* Instruction: Read the records and write them out again exactly.
** start of Excerpted data **
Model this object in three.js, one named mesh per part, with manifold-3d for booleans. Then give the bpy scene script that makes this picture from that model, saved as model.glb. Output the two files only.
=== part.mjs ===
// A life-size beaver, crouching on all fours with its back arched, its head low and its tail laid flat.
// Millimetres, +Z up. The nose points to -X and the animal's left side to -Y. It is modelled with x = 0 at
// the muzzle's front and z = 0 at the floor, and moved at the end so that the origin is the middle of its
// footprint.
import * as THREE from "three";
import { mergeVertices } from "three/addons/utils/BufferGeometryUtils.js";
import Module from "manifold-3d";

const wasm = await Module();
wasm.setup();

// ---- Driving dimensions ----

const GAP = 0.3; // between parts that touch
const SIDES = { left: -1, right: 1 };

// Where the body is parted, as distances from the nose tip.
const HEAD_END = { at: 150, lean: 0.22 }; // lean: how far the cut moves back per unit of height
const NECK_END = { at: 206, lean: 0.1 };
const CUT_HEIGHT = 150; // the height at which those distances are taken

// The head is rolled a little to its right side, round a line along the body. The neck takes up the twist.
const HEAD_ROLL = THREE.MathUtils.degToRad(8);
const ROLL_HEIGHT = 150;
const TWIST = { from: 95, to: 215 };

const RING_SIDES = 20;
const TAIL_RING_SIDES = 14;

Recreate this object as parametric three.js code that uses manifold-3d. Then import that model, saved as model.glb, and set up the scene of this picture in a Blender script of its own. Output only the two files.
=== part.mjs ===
** end of Excerpted data **
* Task solution:
Model this object in three.js, one named mesh per part, with manifold-3d for booleans. Then give the bpy scene script that makes this picture from that model, saved as model.glb. Output the two files only.
=== part.mjs ===
// A life-size beaver, crouching on all fours with its back arched, its head low and its tail laid flat.
// Millimetres, +Z up. The nose points to -X and the animal's left side to -Y. It is modelled with x = 0 at
// the muzzle's front and z = 0 at the floor, and moved at the end so that the origin is the middle of its
// footprint.
import * as THREE from "three";
import { mergeVertices } from "three/addons/utils/BufferGeometryUtils.js";
import Module from "manifold-3d";

const wasm = await Module();
wasm.setup();

// ---- Driving dimensions ----

const GAP = 0.3; // between parts that touch
const SIDES = { left: -1, right: 1 };

// Where the body is parted, as distances from the nose tip.
const HEAD_END = { at: 150, lean: 0.22 }; // lean: how far the cut moves back per unit of height
const NECK_END = { at: 206, lean: 0.1 };
const CUT_HEIGHT = 150; // the height at which those distances are taken

// The head is rolled a little to its right side, round a line along the body. The neck takes up the twist.
const HEAD_ROLL = THREE.MathUtils.degToRad(8);
const ROLL_HEIGHT = 150;
const TWIST = { from: 95, to: 215 };

const RING_SIDES = 20;
const TAIL_RING_SIDES = 14;

Recreate this object as parametric three.js code that uses manifold-3d. Then import that model, saved as model.glb, and set up the scene of this picture in a Blender script of its own. Output only the two files.
=== part.mjs ===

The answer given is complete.